I remain one of the members of the obstinate minority who thinks that reading books is still preferable to reading Wikipedia, where much is unreferenced, incorrectly referenced, or reports unsure or ambiguous data as fact. Dr. Stark’s book may not be in total agreement with all historians, but broadly the consensus among historians has shifted away from the “dark ages” view of medieval Europe. It’s pop culture that hasn’t yet caught up.
there is a much easier way to account for both the alleged “Protestant work ethic” and innovations in northern Europe. Namely, that instead of “Protestant work ethic” there is “German work ethic” and/or “German-related people work ethic”. Likewise, instead of Protestant innovations there are German / Northern European innovations.
When you look at it through the prism of ethnicity, it will stop being surprising that areas that are now called “Germany”, “Netherlands”, “Belgium” and “England” did so much technical and economic innovating over the centuries under all sorts of religious, political and ideological regimes.
I think one major exception to the rule would be the period during and immediately after the 30 years war in Germany. But even then, while “Germany” was laid waste on an unprecedented scale other northern European nations like Netherlands and England were doing super.
and while we are on the topic of the Catholic church and the Dark Ages, I will point out that long before there was any “Protestant work ethic” there was such a thing as Catholic monks work ethic. Medieval monastery was the closest Europeans got to the modern ideal of a highly organized factory with continual production and continual work. Which is a lot more efficient way of doing many things worth doing than the sort of sporadic work effort done by medieval peasants during the agricultural cycle.
It effects your argument that most of the examples in your OP are wrong.

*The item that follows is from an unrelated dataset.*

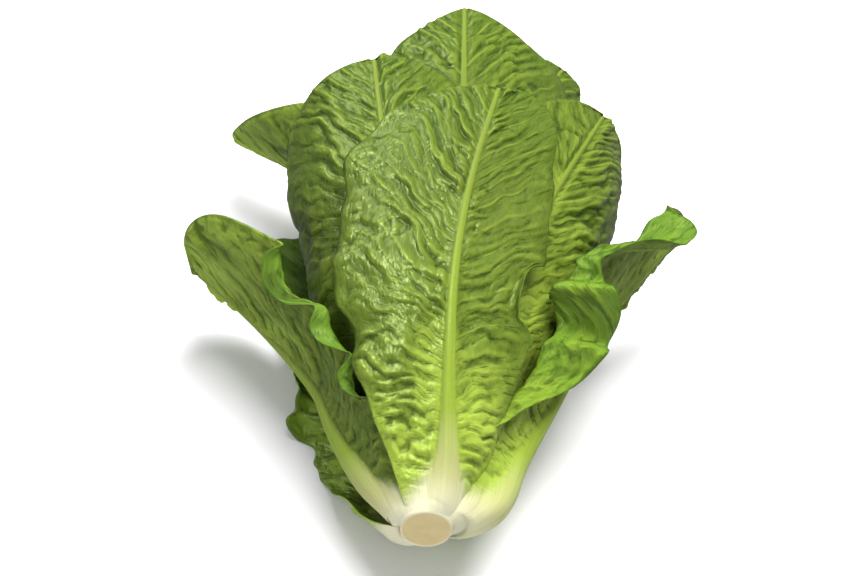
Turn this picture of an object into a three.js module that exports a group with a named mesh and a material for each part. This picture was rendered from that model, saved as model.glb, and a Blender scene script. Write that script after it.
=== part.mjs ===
import * as THREE from 'three';

// A head of romaine lettuce, cut from its root and lying on its side.
// Millimetres, +Z up. The cut butt faces -Y and the leaf tips point along +Y.
// The bottom leaf rests on z = 0, and the origin is the middle of that flat spot.

const { clamp, degToRad, lerp, smoothstep } = THREE.MathUtils;

// The axis runs from the middle of the cut butt towards the leaf tips.
const buttX = -9;
const buttY = -140;
const buttHeight = 47;
const bellyHeight = 56;
const bellyStart = 90;
const sideways = { reach: 14, from: 30, to: 190, perLength: 0.016 };

// The solid stem: a flat cut at the butt, slimmer towards the heart.
const stemRadius = 11;
const stemLength = 124;
const stemSlim = 0.72;
const stemSides = 24;
const stemSteps = 9;
const stemGap = 1.1;

// The outermost shell of leaves swells from the stem to its full girth.
const fullGirth = 96;
const swell = { length: 105, power: 1.2 };
const underSwell = { length: 75, power: 0.95 };
const wideFactor = 1.09;
const topFactor = 0.8;
const tipTaper = 0.1;
const floorSink = 0.5;
const flatSpot = 0.7;

// Each leaf lies this share of the girth inside the one before it, times its own step.
const shellStep = 0.0355;
const shellCrowding = 0.6;

const bladeThickness = 0.8;
const narrowest = 0.05;

const leafDefaults = {
  turn: 0, lateTurn: 0, cup: 1, open: [0, 0, 0], openFrom: 0.5, openPower: 1.6,
  peak: [0.62, 0.62], foot: [0.2, 0.2], footPower: [1, 1], tip: 2, lobe: 0.02, waves: 3.5,
  ruffle: [0.7, 0.7], phase: 0,
  curls: [], curlFrom: 0.6, curlBand: 0.2, ribHeight: 2, ribHalf: 5, ribFrom: 0.3, step: 1,
  rows: 11, columns: 5,
};

// The leaves, outermost first. az is the rib's azimuth round the axis in degrees, 0 on top
// and 90 at +X; tipAt is the tip's distance along the axis; left and right are half widths.
// A curl is [side, middle, half length, degrees]: a stretch of margin rolled outwards.
const leaves = [
  { name: 'leaf_under_left', az: -154, tipAt: 205, left: 56, right: 38, foot: [0.3, 0.3], phase: 1,
    ruffle: [1, 2], curls: [[1, 0.31, 0.12, 62]], curlFrom: 0.35, curlBand: 0.3, ribHeight: 4,
    ribHalf: 10, ribFrom: 0.06, rows: 16, columns: 6 },
  { name: 'leaf_front', az: 34, tipAt: 190, left: 56, right: 36, turn: -33, lateTurn: 13,
    foot: [0.24, 0.34], peak: [0.8, 0.62], tip: 2.6, phase: 0.3, step: 1.4, ruffle: [1.5, 1.5],
    curls: [[1, 0.47, 0.06, 120]], curlFrom: 0.74, curlBand: 0.14, ribHeight: 4, ribHalf: 6,
    ribFrom: 0.03, rows: 18, columns: 6 },
  { name: 'leaf_right_outer', az: 108, turn: -8, tipAt: 168, left: 74, right: 28, tip: 1.7,
    foot: [0.04, 0.6], footPower: [2, 1], step: 1.8, peak: [0.64, 0.6], open: [27, 0, 2],
    openFrom: 0.55, waves: 4, ruffle: [1.2, 1.5], phase: 0.5, lobe: 0.06,
    curls: [[-1, 0.44, 0.2, 150], [-1, 0.8, 0.1, 110]], curlFrom: 0.42, curlBand: 0.2,
    ribHeight: 11, ribHalf: 11, ribFrom: 0.03, rows: 20, columns: 6 },
  { name: 'leaf_left_outer', az: -108, tipAt: 149, left: 26, right: 61, foot: [0.3, 0.32],
    peak: [0.8, 0.76], tip: 3.2, open: [-52, 0, 2], openFrom: 0.45, openPower: 1.5, cup: 1.2,
    waves: 3, ruffle: [1.5, 2], phase: 2, lobe: 0.03,
    curls: [[1, 0.5, 0.07, 100], [1, 0.67, 0.07, 150]], curlFrom: 0.76, curlBand: 0.13,
    ribHeight: 5.5, ribHalf: 9, ribFrom: 0.03, rows: 20, columns: 6 },
  { name: 'leaf_under_right', az: 152, tipAt: 208, left: 38, right: 60, foot: [0.5, 0.22],
    phase: 4, ribHeight: 4, ribHalf: 8, ribFrom: 0.1, rows: 12 },
  { name: 'leaf_upper_right', az: 32, tipAt: 206, left: 50, right: 56, turn: 6, lateTurn: 28,
    peak: [0.66, 0.66], tip: 2.6, open: [5, 0, 0], openFrom: 0.2, openPower: 1, phase: 3.2,
    step: 1.4, ribHeight: 3, rows: 14 },
  { name: 'leaf_upper_left', az: -25, tipAt: 225, left: 54, right: 50, turn: 2, peak: [0.68, 0.68],
    tip: 2.4, open: [-22, 0, 0], openFrom: 0.25, openPower: 1, phase: 2.2, step: 1.8, ribHeight: 3,
    rows: 14 },
  { name: 'leaf_bottom', az: -178, tipAt: 222, left: 62, right: 44, phase: 5.2 },
  { name: 'leaf_far_right', az: 100, tipAt: 226, left: 56, right: 50, phase: 0.2, step: 1.5 },
  { name: 'leaf_far_left', az: -122, tipAt: 242, left: 14, right: 62, peak: [0.62, 0.86],
    tip: 1.05, open: [-72, 0, -6], openFrom: 0.7, openPower: 1.3, phase: 1.2, rows: 14,
    columns: 4 },
  { name: 'leaf_crown', az: 2, tipAt: 268, left: 70, right: 70, turn: -2, peak: [0.66, 0.66],
    tip: 1.45, phase: 0.9, rows: 14 },
  { name: 'leaf_low_left', az: -134, tipAt: 236, left: 54, right: 54, phase: 3.9, step: 1.5 },
  { name: 'leaf_crown_right', az: 58, tipAt: 249, left: 50, right: 50, phase: 5.9,
    open: [17, 0, -6], openFrom: 0.75, tip: 3 },
  { name: 'leaf_low_right', az: 150, tipAt: 230, left: 46, right: 50, phase: 2.9, step: 1.2 },
  { name: 'leaf_inner_1', az: -56, tipAt: 230, left: 46, right: 46, phase: 0.4 },
  { name: 'leaf_inner_2', az: -176, tipAt: 222, left: 44, right: 44, phase: 1.4,
    ruffle: [0.4, 0.4], rows: 10 },
  { name: 'leaf_inner_3', az: 24, tipAt: 220, left: 42, right: 38, phase: 2.4, step: 1.5,
    ruffle: [0.4, 0.4], rows: 10 },
  { name: 'leaf_inner_4', az: -110, tipAt: 210, left: 38, right: 38, phase: 3.4,
    ruffle: [0.4, 0.4], rows: 10, columns: 4 },
  { name: 'leaf_inner_5', az: 104, tipAt: 200, left: 36, right: 36, phase: 4.4, step: 1.3,
    ruffle: [0.4, 0.4], rows: 10, columns: 4 },
  { name: 'leaf_heart', az: -158, tipAt: 192, left: 30, right: 30, phase: 0.8, step: 1.3,
    ruffle: [0.4, 0.4], ribHeight: 1.2, rows: 9, columns: 4 },
];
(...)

Gunpowder, the spinning wheel, paper mills, textile mills, stirrups, heavy plows, crop rotation, etc.
Not all books are created equal, yours appears to not, in fact, be preferable to wikipedia, or at least, your summary of it isn’t.
Again, I’m not arguing that there wasn’t innovation during the period in question, but it wasn’t some golden age of invention.

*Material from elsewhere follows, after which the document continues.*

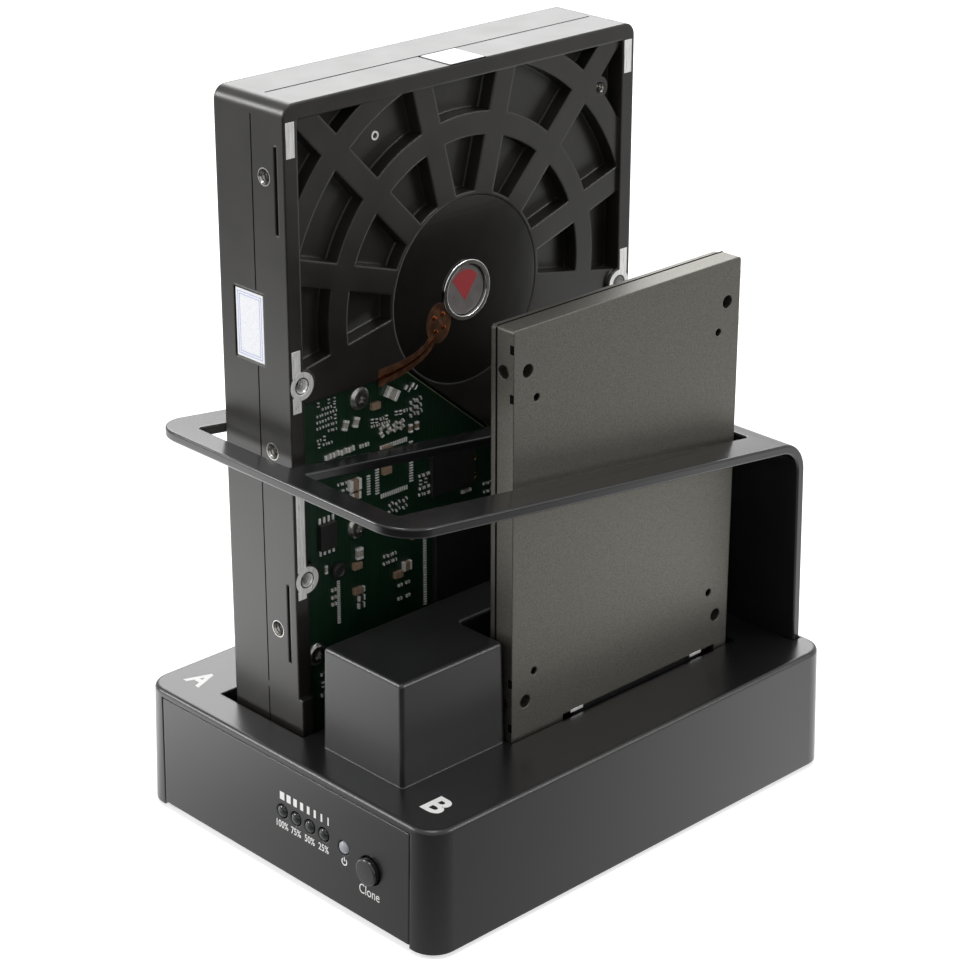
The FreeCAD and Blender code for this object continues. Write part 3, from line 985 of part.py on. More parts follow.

Because in the 18th and 18th centuries there were plenty of Protestant thinkers who liked to argue that Catholicism was the source of ignorance, superstition and fear during the middle ages. In short, a lot of anti-Catholic propaganda.
You mean besides founding numerous universities, preserving works of literature and educating many Europeans?
Saddles with high cantles and pommels as per Kobal2 is a major part of the answer, but also at times things like grounding straps wrapped around the horse or attached to the saddle. It was the high saddle that apparently makes the single biggest difference in terms of stability in the charge.
Where stirrups come in more handy is in added stability during melee, i.e. when swinging a sword. It was also useful for mounted archers, as it could allow you elevate a bit. But useful isn’t necessary in this case - we know mounted archers and heavy shock cavalry pre-date stirrups by at least centuries and possibly more than a thousand years.
But cataphract cavalry in those days didn’t charge at the gallop but at the trot.
Of course because it was indeed more difficult to keep a seat when your legs were clad in armour and/or the sides of the horse were.
Stirrups were also very handy for mounting the horse. That’s why they are called that in the first place. Stig ropes or mounting ropes.